Even after all these years, some people still think it’s about the haircut.
Brian McMullan manages to smile when he sees some bewildered folks wander into McMullan’s Irish Pub to have their heads shaved on St. Baldrick’s Day. That’s the time set aside each year across the nation when thousands of fundraising volunteers “shave for the brave” to support childhood cancer research. This year’s local events are set for Saturday at several venues.
So this time, McMullan has decided he is charging those who amble into his pub at least $100 for the privilege of losing their locks for the cause. And they probably will have to wait a long time on Saturday. The event is booked from 2 p.m. to 2 a.m.
The local St. Baldrick’s effort continues to expand each year. In addition to McMullan’s, this year’s events are set for Ri Ra Las Vegas in The Shoppes at Mandalay Place, Nine Fine Irishmen in New York-New York, Vinyl at the Hard Rock Hotel, and on March 15 at Rachel’s Kitchen in the District at Green Valley Ranch.
Contributions are welcome. They’re cheered, in fact. You don’t have to shave your head unless you really want to.
Since 2005, St. Baldrick’s nationally has raised and awarded more than $100 million for childhood cancer research. It is the largest private funder of childhood cancer study outside the federal government.
DOWNTOWN ART: The mob is returning to Fremont Street. Irish artist Graham Knuttel has agreed to mentor and guide a group of Las Vegas Academy of the Arts students in a mob-themed mural downtown.
To view a sample of the work of the Dublin-born artist, go to knuttelgallery.com.
DIVINE JOBS: Just call them the holy enrollers.
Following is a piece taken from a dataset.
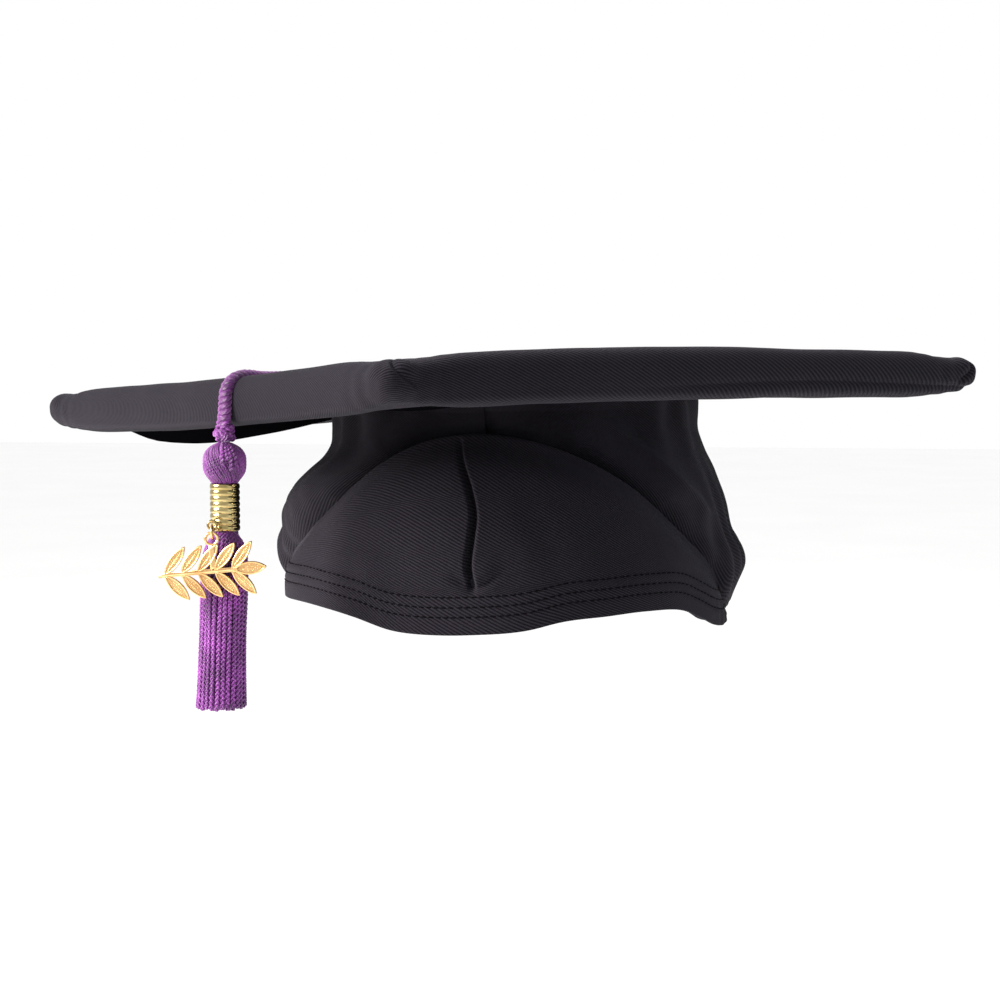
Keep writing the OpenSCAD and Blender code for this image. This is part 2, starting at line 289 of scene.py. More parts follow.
def add_rope(bag, line, radius, plies, pitch, sides=8, gap=0.5, closed=False, phase=0.0):
    """A rope of twisted plies about a line: each ply is a tube along its own helix."""
    if closed:
        at = lengths_along(line)
        a, b = frames_round(line)
        whole = at[-1] + np.linalg.norm(line[0] - line[-1])
        pitch = whole / round(whole / pitch)
    else:
        line, at = resample(line, gap)
        a, b = frames_along(line)
    ply_r = radius / (1 + 1 / math.sin(math.pi / plies))
    out = radius - ply_r
    ply_r *= 1.02
    for k in range(plies):
        angle = 2 * np.pi * (at / pitch + k / plies) + phase
        strand = line + out * (a * np.cos(angle)[:, None] + b * np.sin(angle)[:, None])
        add_tube(bag, strand, ply_r, sides, closed, shift=k * 0.37)


# ---- Material tools ----
class Nodes:
    """A new material with its Principled shader, and short calls for the nodes that feed it."""

    def __init__(self, name, roughness=0.5, metallic=0.0, **inputs):
        self.material = bpy.data.materials.new(name)
        self.material.use_nodes = True
        self.tree = self.material.node_tree
        self.shader = self.tree.nodes["Principled BSDF"]
        self.shader.inputs["Roughness"].default_value = roughness
        self.shader.inputs["Metallic"].default_value = metallic
        for key, value in inputs.items():
            self.shader.inputs[key.replace("_", " ")].default_value = value

    def node(self, kind, **settings):
        made = self.tree.nodes.new(kind)
        for key, value in settings.items():
            setattr(made, key, value)
        return made

    def link(self, a, b):
        self.tree.links.new(a, b)

    def math(self, operation, a, b=0.0):
        made = self.node("ShaderNodeMath", operation=operation)
        for socket, value in zip(made.inputs, (a, b)):
            if isinstance(value, (int, float)):
                socket.default_value = value
            else:
                self.link(value, socket)
        return made.outputs[0]

    def uv(self):
        """The cloth's own u and v, in metres."""
        made = self.node("ShaderNodeUVMap", uv_map="cloth")
        split = self.node("ShaderNodeSeparateXYZ")
        self.link(made.outputs[0], split.inputs[0])
        return split.outputs[0], split.outputs[1]

    def stripes(self, u, v, direction, pitch):
        """A wave from -1 to 1 across the direction (degrees from u), once each pitch millimetres."""
        k = 2 * math.pi / (pitch * MM)
        a = math.radians(direction)
        across_u = self.math("MULTIPLY", u, k * math.cos(a))
        across_v = self.math("MULTIPLY", v, k * math.sin(a))
        return self.math("SINE", self.math("ADD", across_u, across_v))

    def noise(self, scale, detail=2.0, roughness=0.5):
        made = self.node("ShaderNodeTexNoise")
        made.inputs["Scale"].default_value = scale
        made.inputs["Detail"].default_value = detail
        made.inputs["Roughness"].default_value = roughness
        place = self.node("ShaderNodeTexCoord")
        self.link(place.outputs["Object"], made.inputs["Vector"])
        return made.outputs["Fac"]

    def ramp(self, value, stops):
        made = self.node("ShaderNodeValToRGB")
        elements = made.color_ramp.elements
        while len(elements) < len(stops):
            elements.new(0.5)
        for element, (at, colour) in zip(elements, stops):
            element.position = at
            element.color = (*colour, 1)
        self.link(value, made.inputs[0])
        return made.outputs[0]

    def colour(self, value, stops):
        self.link(self.ramp(value, stops), self.shader.inputs["Base Color"])

    def rough(self, value, low, high):
        made = self.node("ShaderNodeMapRange")
        made.inputs["To Min"].default_value = low
        made.inputs["To Max"].default_value = high
        self.link(value, made.inputs["Value"])
        self.link(made.outputs[0], self.shader.inputs["Roughness"])

    def bump(self, height, distance, strength=1.0):
        made = self.node("ShaderNodeBump")
        made.inputs["Distance"].default_value = distance * MM
        made.inputs["Strength"].default_value = strength
        self.link(height, made.inputs["Height"])
        self.link(made.outputs[0], self.shader.inputs["Normal"])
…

Casino companies commonly produce job fairs in an effort to fill the hundreds of service-worker positions they offer the communities they enter. The events serve a purpose and are dandy publicity tools for the gaming companies.
But when it comes to generating good will and positive headlines, I doubt anything will top the job fair that took place at the Upton’s Union Baptist Church in Baltimore during my recent visit to the city. In an effort to hire 1,700 workers from the city, Horseshoe Baltimore set up a job fair at the church as part of what the Baltimore Sun described as a 14-district tour.
“I know the need,” the Rev. Alvin C. Hathaway Sr. said.
FIGHTIN’ WORDS: Sports betting legend and boxing aficionado Lem Banker is in his 80s, but he is fighting mad these days after learning two pals, the late fight game trainer Johnny Tocco and heavyweight champ Michael Dokes didn’t make the cut for the local Boxing Hall of Fame.
Tocco, known these days as the namesake of the sweatbox gym at Main and Charleston, was ornery. And Dokes, whose last decision in a courtroom sent him behind bars for assault, was controversial.
Lem reminds purists that boxing ain’t a boys choir.
ON THE BOULEVARD: Horse players and handicappers are still buzzing about what has to be one of the worst bad beats in recent history at Florida’s Gulfstream Park. An extremely questionable disqualification cost a “Rainbow Six” bettor a $1.66 million win. The gambler, who was not identified, selected all six winners but went home a loser. Any local horse players have insight into the identity of the bettor? Anyone with a Las Vegas pedigree?
BOULEVARD II: Local architect Windom Kimsey once again will shave his head as part of the St. Baldrick’s fundraiser. … Filming of “Silver” has finished in Las Vegas. The movie, which stars Michael Madsen, is based on the book “Death in the Desert: The Ted Binion Homicide Case,” by longtime true-crime writer and former Las Vegas news reporter Cathy Scott.